Y2,400: A pretty typical retail price for a Japanese release.  More than $30 at current exchange rates.  My friend added a couple of pieces to the puzzle as to exactly why this is so high.  First - higher production values of the average Japanese CD (digipacks instead of jewel cases). Second - the henpen distribution system, which requires labels to accept returns of unsold product from distributors, who nonetheless take their distribution fee even on unsold copies.  This leaves the label exposed to a great deal of risk.

$25,920: What an new artist could expect to make from a "pretty good" CD release, assuming the numbers above, and at 2006 exchange rates.

30: A very, very rough approximation of the number of hours it takes to make one fully developed, professional song, from start to finish.
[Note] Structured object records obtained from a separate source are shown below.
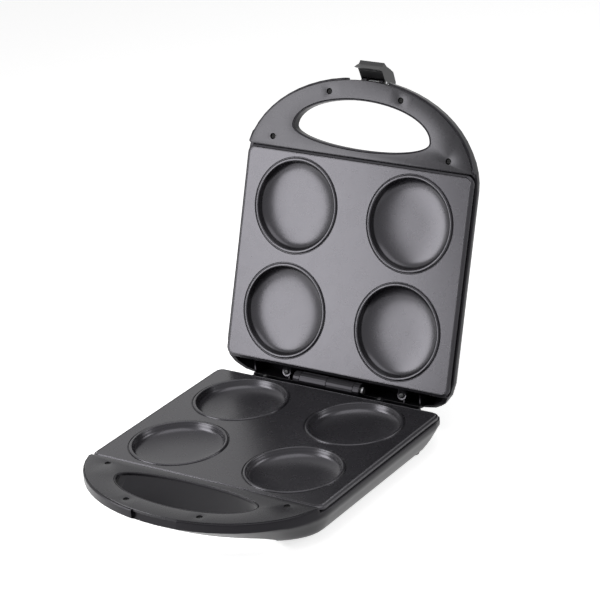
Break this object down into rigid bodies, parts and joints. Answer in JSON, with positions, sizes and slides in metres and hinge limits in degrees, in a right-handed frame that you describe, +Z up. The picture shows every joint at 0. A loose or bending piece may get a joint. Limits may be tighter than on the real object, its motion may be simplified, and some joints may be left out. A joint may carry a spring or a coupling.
{
  "type": "four-cup mini pizza maker",
  "caption": "Hinged countertop cooker with round cups in two non-stick plates, standing open, with loop handles and a snap latch.",
  "frame": {"origin": "centre of the footprint of the open product, on the surface that it stands on", "axes": "+X to the right of a person in front of it, +Y from the handle of the base back to the hinge, +Z up"},
  "size_m": [0.304, 0.4972, 0.3897],
  "materials": {
    "housing_plastic": "fine moulded grain, black",
    "trim_plastic": "smooth satin, very dark grey",
    "latch_plastic": "satin, black",
    "plate_coating": "cast aluminium under a dark grey non-stick coating",
    "screw_steel": "blackened steel",
    "pin_steel": "bright drawn steel",
    "element_steel": "heat tinted steel tube",
    "clamp_steel": "zinc plated strip",
    "shield_aluminium": "thin rolled sheet",
    "fuse_metal": "small drawn case",
    "ceramic_white": "glazed white ceramic",
    "foot_rubber": "matt black rubber",
    "lens_red": "clear red lens",
    "lens_green": "clear green lens",
    "lamp_glass": "small neon lamp"
  },
  "bodies": {
    "base": {"base_housing": "housing_plastic", "base_handle_trim": "trim_plastic", "base_trim_screw_1": "screw_steel", "base_trim_screw_2": "screw_steel", "base_trim_screw_3": "screw_steel", "base_trim_screw_4": "screw_steel", "lower_plate": "plate_coating", "lower_heating_element": "element_steel", "lower_element_clamp_front": "clamp_steel", "lower_element_clamp_rear": "clamp_steel", "lower_heat_shield": "shield_aluminium", "lower_thermostat": "ceramic_white", "lower_plate_screw_1": "screw_steel", "lower_plate_screw_2": "screw_steel", "thermal_fuse": "fuse_metal", "terminal_block": "ceramic_white", "cord_inlet_bush": "foot_rubber", "foot_front_left": "foot_rubber", "foot_front_right": "foot_rubber", "foot_rear_left": "foot_rubber", "foot_rear_right": "foot_rubber", "hinge_pin": "pin_steel"},
    "lid": {"lid_housing": "housing_plastic", "lid_handle_trim": "trim_plastic", "lid_trim_screw_1": "screw_steel", "lid_trim_screw_2": "screw_steel", "lid_trim_screw_3": "screw_steel", "lid_trim_screw_4": "screw_steel", "upper_plate": "plate_coating", "upper_heating_element": "element_steel", "upper_element_clamp_front": "clamp_steel", "upper_element_clamp_rear": "clamp_steel", "upper_heat_shield": "shield_aluminium", "upper_thermostat": "ceramic_white", "upper_plate_screw_1": "screw_steel", "upper_plate_screw_2": "screw_steel", "power_lamp_lens": "lens_red", "ready_lamp_lens": "lens_green", "power_lamp": "lamp_glass", "ready_lamp": "lamp_glass", "latch_pin": "pin_steel"},
    "latch": {"latch": "latch_plastic"}
  },
  "joints": [
    {"name": "lid_hinge", "type": "hinge", "parent": "base", "child": "lid", "pos_m": [0, 0.09838, 0.0442], "axis": [1, 0, 0], "range_deg": [0, 109]},
    {"name": "latch_pivot", "type": "hinge", "parent": "lid", "child": "latch", "pos_m": [0, 0.22868, 0.3658], "axis": [1, 0, 0], "range_deg": [0, 35]}
  ]
}
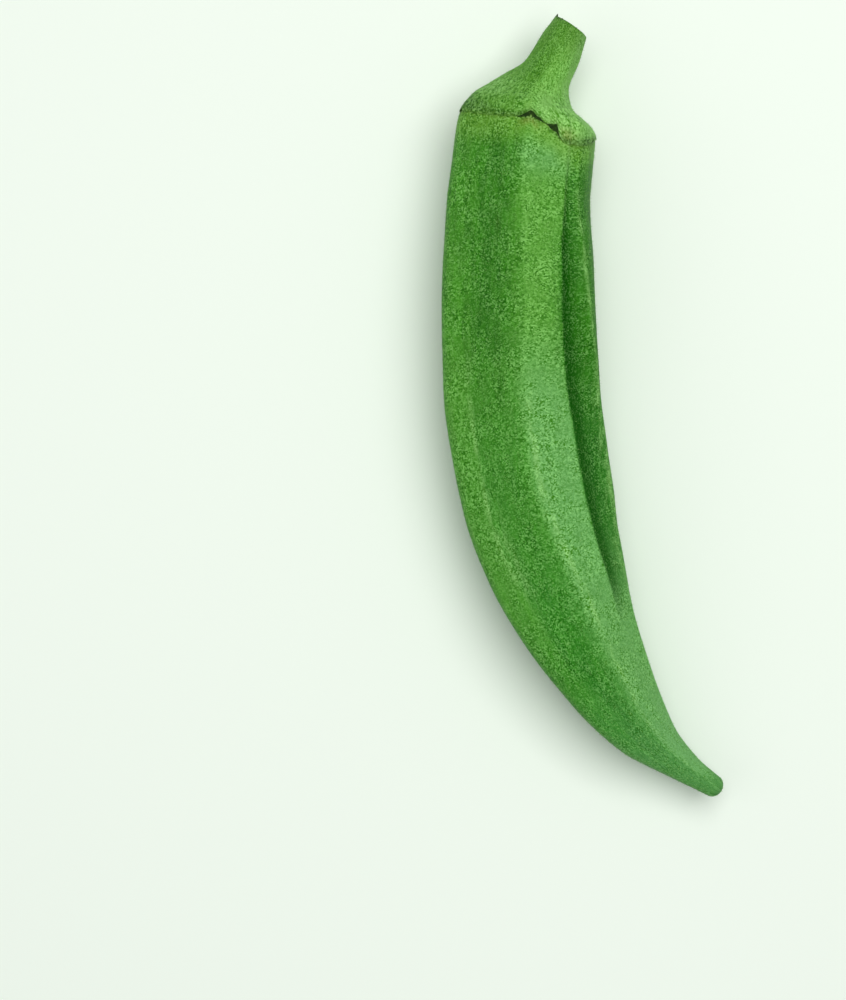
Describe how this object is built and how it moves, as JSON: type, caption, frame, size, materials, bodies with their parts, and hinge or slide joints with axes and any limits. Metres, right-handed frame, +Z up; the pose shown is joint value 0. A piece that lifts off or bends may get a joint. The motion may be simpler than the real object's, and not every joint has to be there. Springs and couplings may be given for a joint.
{
  "type": "okra pod",
  "caption": "Curved ribbed okra pod as picked, with its calyx cap and a cut stem, lying on its side and tapering to a blunt bent tip.",
  "frame": {"origin": "middle of the lying pod's bounding box in plan, on the surface it lies on", "axes": "+Y along the pod towards the cut stem, +X towards the side the tip bends to, +Z up"},
  "size_m": [0.0426, 0.1174, 0.0229],
  "materials": {
    "pod_skin": "satin, finely downy green skin",
    "stem_skin": "satin pale green skin, streaked along the stem"
  },
  "bodies": {
    "root": {"pod": "pod_skin", "stem_cap": "stem_skin"}
  },
  "joints": []
}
Probably an underestimate.

12: Rough average of the number of songs on a full-length album.

260: Number of hours spent recording a full-length album.

$99.69: Hourly rate of pay for recording an album that sells 9,000 copies.

This looks pretty sweet at first, but at least from a purely economic point of view, doesn't take into account a few things.  Most immediately, the costs of recording and promotion, which can fall variously on artists, labels, or even clubs, would have made this number smaller (or in a few cases, larger, maybe) than when it comes out of this simple equation.  Especially for a first album, this amount would need to account for initial investment costs, i.e. gear a musician bought for the purpose of teaching themselves how to make music.  Similarly, there's no accounting here for many, many hours spent teaching oneself to be at least a half-decent musician.   If Malcolm Gladwell is to be trusted, this would be about 5,000 hours (we're talking competent here, not someone of the world-class, 10,000 hours type).  With that one adjustment, suddenly the hourly rate for that first, moderate-performing album becomes . . .

$4.97.


Eat your heart out, investment bankers.


A final tidbit, from a totally different source:

6,000: Number of units moved by a fairly well-known and respected Japanese DJ/Producer.